See, here's the thing. Neither of my previous two pregnancies began as they say they will in the leaflets in the doctor's office, or heck, the movies. My water never had that momentous breaking (gush! ah! and while we're at a restaraunt? oh no!). Nor did I ever have the gradual contractions where suddenly they began to progress and get painful and then it was like "owwww get me to the hospital!!". No. Both times it was a very chill trip to the hospital, full of doubt. Because both times, my water was leaking, thus I was curious if something was up, but I had no fluid, no pain, no contractions, no "feeling". And once a doctor examined me both times, we learned, OH HEY. I'M IN LABOUR. And then my water was manually broken (they can do that!? I know, it's crazy) and after that real labour was quick to follow. So really, when experiencing contractions that are textbook (1 minute long, 1 minute apart, for several hours), and all available material on the subject says GO TO THE HOSPITAL, it's frustrating when I don't really know. And it continues to not be the real deal.

And why am I so concerned about not knowing? Isn't it just fun to wait and see? Kind of. Except, with Oli, after my water was broken at the hospital, he was born in two hours. And by the time I got the blessed epidural, he came too fast and the drugs didn't take. Giving birth again, without the aid of an epidural is terrifying to me. I know some of you are all about natural birthing and if that's your flag, wave it girl! Enjoy every excruciating push. You've done your research and you know it's what you want and maybe even love. For me though, I'm just not that kind of birthing mama.


My birth with Lily (where I was completely with it mentally, but 100% frozen from the waste down) was so fabulous. I knew what was going on at every moment and was able to push when it was time, but there was no pain, and thus, no panic or stress (anyone else not take pain well?). Oli was the opposite. I couldn't talk, breathe, think. The pain took over and I felt so alone though the nurses and doctors were coaching me through every step and Brad was by my side through it all. Pain just does that to me. Especially blinding pain. I often think of the days my older two were born fondly, but realistically I'd re-live the day Lily was born a thousand times, and Oli's I wouldn't care to repeat. Birthing her while being able to talk and pray with my husband, tell jokes and take naps... that was paradise. Birthing Oli, while incredible because it was the day I met my favourite boy, was devastatingly painful and totally not fun.

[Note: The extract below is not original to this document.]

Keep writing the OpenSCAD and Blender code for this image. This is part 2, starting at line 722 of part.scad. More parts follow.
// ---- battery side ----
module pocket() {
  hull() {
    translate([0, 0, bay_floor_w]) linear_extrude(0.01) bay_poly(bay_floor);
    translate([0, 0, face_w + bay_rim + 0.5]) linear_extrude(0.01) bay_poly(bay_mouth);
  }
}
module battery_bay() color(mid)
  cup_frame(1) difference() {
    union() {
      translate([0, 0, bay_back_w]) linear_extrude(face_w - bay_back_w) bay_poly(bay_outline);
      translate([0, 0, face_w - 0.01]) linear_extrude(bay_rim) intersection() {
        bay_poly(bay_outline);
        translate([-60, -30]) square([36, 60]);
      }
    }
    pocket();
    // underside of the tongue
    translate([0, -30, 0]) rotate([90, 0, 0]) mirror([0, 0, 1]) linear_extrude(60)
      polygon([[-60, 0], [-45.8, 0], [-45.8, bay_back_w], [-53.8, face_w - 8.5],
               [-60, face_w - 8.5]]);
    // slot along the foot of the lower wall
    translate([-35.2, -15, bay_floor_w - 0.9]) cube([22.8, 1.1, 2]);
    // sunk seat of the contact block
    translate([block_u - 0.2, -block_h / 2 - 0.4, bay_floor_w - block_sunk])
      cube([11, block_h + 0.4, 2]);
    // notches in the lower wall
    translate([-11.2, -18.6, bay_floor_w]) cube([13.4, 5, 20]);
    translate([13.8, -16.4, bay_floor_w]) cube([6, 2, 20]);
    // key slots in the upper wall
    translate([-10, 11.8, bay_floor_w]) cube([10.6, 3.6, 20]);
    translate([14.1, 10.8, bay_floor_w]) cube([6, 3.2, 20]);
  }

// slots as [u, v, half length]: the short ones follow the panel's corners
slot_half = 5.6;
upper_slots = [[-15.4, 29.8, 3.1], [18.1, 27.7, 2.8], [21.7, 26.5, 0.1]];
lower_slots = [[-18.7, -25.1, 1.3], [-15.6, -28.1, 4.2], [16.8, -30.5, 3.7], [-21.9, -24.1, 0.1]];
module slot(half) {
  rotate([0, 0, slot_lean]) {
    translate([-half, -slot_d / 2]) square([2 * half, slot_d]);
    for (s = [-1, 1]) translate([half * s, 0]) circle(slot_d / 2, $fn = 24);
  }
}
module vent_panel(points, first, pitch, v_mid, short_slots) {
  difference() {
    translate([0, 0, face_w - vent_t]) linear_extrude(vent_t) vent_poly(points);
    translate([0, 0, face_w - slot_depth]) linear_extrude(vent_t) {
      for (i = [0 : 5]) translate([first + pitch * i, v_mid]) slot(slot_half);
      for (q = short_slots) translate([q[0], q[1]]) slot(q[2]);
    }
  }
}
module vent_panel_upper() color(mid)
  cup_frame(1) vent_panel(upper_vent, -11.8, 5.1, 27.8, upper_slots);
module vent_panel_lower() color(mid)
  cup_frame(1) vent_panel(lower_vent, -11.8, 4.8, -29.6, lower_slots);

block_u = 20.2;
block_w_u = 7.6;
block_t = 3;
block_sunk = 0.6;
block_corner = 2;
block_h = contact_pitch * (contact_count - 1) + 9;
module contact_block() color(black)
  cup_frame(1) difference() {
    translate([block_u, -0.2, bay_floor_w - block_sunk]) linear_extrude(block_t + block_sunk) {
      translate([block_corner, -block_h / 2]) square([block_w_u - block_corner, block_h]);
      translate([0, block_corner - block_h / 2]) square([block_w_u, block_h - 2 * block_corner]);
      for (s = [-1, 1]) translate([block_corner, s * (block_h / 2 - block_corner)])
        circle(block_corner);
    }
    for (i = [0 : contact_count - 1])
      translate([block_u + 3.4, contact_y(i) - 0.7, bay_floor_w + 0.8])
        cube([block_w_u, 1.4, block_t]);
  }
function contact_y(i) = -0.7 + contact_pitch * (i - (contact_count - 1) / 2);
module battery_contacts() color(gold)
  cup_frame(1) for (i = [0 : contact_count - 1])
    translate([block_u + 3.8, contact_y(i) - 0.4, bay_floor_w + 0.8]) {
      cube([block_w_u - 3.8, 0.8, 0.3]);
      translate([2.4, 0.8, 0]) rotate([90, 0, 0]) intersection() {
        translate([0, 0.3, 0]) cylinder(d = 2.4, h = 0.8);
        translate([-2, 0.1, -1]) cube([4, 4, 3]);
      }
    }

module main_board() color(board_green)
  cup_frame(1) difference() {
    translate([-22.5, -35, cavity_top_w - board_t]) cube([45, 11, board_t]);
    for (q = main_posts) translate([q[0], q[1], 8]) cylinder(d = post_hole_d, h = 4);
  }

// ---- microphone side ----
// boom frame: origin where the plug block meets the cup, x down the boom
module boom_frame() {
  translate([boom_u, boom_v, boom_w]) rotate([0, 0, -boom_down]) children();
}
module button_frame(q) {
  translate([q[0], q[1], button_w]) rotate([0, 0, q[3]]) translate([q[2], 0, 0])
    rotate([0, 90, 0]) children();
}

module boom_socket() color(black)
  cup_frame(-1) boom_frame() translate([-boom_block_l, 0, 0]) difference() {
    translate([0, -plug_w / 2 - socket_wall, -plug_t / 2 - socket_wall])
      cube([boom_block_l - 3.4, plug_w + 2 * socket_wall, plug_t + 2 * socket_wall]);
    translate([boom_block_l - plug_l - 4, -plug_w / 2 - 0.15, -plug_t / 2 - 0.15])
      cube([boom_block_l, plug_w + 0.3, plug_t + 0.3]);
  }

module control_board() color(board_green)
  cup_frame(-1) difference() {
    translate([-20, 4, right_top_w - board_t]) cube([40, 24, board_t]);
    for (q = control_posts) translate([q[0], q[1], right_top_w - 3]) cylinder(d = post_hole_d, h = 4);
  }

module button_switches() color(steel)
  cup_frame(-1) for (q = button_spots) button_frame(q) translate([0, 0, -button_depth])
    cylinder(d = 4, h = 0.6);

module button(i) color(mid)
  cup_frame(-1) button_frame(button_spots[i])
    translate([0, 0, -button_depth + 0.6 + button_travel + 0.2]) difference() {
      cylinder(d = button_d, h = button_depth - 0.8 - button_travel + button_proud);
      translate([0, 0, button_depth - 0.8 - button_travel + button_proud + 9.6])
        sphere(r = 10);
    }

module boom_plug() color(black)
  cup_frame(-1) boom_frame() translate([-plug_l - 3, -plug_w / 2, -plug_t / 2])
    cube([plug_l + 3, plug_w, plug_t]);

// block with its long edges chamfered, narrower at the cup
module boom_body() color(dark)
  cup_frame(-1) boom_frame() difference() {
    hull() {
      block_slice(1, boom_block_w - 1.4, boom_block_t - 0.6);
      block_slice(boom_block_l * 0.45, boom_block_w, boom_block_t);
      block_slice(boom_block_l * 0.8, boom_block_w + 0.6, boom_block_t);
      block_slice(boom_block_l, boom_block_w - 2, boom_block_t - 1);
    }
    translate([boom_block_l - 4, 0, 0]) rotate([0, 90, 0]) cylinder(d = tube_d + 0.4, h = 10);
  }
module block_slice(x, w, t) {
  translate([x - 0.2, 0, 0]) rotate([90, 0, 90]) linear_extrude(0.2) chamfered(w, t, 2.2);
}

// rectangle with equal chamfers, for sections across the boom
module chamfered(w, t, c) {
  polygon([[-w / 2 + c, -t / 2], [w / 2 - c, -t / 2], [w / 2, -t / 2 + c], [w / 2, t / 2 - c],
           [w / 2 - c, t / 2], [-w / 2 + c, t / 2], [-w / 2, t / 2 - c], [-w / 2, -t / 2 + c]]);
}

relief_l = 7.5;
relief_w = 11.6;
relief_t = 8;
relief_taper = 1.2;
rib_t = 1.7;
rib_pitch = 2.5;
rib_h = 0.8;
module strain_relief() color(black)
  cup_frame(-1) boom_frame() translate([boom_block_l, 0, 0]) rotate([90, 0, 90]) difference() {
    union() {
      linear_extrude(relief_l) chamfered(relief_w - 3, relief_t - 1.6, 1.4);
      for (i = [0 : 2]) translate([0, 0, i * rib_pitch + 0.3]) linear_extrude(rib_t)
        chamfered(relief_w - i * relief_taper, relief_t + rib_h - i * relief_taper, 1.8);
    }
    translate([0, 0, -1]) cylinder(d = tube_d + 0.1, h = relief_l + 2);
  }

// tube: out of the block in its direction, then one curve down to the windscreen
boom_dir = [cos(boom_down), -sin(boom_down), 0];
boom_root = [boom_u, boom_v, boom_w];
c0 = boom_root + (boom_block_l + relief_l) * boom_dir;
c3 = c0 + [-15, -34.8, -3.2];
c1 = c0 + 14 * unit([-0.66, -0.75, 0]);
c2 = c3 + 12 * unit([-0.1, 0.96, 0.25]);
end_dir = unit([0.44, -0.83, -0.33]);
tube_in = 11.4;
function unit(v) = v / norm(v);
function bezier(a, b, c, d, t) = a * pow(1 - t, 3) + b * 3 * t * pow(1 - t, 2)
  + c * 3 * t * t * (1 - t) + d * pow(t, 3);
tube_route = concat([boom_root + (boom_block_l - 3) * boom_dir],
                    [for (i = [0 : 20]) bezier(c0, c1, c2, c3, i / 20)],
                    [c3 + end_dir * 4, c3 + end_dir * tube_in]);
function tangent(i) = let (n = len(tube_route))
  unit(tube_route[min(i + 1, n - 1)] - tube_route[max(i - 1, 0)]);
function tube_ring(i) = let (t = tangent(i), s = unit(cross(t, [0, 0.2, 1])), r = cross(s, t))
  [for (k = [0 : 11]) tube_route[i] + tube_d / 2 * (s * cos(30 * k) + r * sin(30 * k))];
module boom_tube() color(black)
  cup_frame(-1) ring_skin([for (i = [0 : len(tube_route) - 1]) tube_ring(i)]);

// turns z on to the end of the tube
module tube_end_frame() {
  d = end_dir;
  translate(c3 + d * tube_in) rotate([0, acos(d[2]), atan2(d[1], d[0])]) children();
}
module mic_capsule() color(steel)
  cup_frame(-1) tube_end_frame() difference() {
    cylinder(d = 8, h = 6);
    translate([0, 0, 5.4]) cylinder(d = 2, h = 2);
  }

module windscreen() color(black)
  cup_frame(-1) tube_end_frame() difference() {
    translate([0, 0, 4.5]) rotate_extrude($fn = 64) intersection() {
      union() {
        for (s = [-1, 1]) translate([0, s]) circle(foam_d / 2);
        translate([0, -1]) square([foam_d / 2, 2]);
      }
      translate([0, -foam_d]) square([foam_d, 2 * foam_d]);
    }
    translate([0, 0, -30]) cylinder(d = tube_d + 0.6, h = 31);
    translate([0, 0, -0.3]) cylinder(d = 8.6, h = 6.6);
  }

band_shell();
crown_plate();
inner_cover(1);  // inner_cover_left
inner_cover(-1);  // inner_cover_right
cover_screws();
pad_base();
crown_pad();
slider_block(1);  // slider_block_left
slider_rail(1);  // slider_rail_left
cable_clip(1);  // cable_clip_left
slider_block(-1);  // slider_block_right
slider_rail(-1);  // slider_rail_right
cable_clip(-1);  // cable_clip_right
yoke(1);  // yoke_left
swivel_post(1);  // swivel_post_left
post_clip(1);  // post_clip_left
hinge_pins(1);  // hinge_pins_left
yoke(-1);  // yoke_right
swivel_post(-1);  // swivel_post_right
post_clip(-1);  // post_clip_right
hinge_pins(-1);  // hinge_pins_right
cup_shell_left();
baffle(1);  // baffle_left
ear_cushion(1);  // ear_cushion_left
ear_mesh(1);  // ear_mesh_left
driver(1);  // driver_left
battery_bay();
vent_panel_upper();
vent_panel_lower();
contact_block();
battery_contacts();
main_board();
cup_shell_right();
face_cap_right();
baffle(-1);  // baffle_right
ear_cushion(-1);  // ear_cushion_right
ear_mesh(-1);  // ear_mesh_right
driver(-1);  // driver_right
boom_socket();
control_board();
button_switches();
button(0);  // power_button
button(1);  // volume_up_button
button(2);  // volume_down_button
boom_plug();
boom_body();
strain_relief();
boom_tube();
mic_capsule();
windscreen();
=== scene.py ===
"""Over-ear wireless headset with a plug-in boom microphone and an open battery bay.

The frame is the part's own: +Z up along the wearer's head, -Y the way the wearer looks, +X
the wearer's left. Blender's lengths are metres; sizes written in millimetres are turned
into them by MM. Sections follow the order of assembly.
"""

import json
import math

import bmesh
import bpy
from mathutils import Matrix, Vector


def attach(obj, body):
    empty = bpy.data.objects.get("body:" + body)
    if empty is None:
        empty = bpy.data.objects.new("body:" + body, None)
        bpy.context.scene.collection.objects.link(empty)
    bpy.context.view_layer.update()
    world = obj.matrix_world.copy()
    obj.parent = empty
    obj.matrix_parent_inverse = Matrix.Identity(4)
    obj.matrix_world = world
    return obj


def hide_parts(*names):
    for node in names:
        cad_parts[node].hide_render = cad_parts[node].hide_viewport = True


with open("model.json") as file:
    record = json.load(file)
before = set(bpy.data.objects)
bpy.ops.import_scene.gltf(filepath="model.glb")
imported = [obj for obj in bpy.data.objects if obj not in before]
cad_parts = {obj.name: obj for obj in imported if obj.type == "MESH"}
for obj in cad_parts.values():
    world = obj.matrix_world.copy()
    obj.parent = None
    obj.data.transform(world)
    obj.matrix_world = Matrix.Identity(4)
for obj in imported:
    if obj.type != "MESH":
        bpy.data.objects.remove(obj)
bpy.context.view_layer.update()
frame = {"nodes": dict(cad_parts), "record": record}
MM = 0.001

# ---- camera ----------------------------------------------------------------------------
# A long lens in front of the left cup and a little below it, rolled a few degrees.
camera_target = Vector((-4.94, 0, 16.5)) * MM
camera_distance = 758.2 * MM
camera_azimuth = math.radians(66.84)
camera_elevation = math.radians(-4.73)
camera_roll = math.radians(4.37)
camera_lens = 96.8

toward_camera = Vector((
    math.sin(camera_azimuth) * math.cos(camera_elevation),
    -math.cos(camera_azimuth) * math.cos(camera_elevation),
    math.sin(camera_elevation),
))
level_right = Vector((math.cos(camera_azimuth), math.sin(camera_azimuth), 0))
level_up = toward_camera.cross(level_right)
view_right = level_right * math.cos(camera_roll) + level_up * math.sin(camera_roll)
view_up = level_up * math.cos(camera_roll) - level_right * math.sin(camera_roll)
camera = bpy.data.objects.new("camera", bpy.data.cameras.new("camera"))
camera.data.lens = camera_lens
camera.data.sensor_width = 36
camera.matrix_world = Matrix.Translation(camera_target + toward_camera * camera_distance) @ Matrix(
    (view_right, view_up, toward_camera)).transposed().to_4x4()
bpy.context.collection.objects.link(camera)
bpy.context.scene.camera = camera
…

So this birth, can you guess my birth plan? It's figure out when the heck I'm in labour (not so easy, I'm learning), get to the hospital, and order the epidural before I'm even in too much pain. With desperate hopes that it's not too late again. That's all. These days all of the false labour is throwing me for a loop because I keep thinking "it's time!" and the decision to go to the hospital is a tough one. I don't want to miss my chance at an epidural, but I also don't want to go and waste my time if it's not the real thing. Brad and I find ourselves playing this mind game most evenings lately.

On the bright side, this third trimester has been great. I'm feeling healthy and good, and apart from the false labour and my OBGYN's exam results on Tuesday, I wouldn't think I was anywhere near giving birth. I could easily go another two weeks. But I just hope I'll know when it's the real deal, with time to spare!


1 comment:

  1. Jillian Wright5.9.13

    Wow! so exciting! Emily- I found your blog through a mutual friend Jess Bernier and love following along! Congrats on the upcoming little one and I hope this labour goes smooth!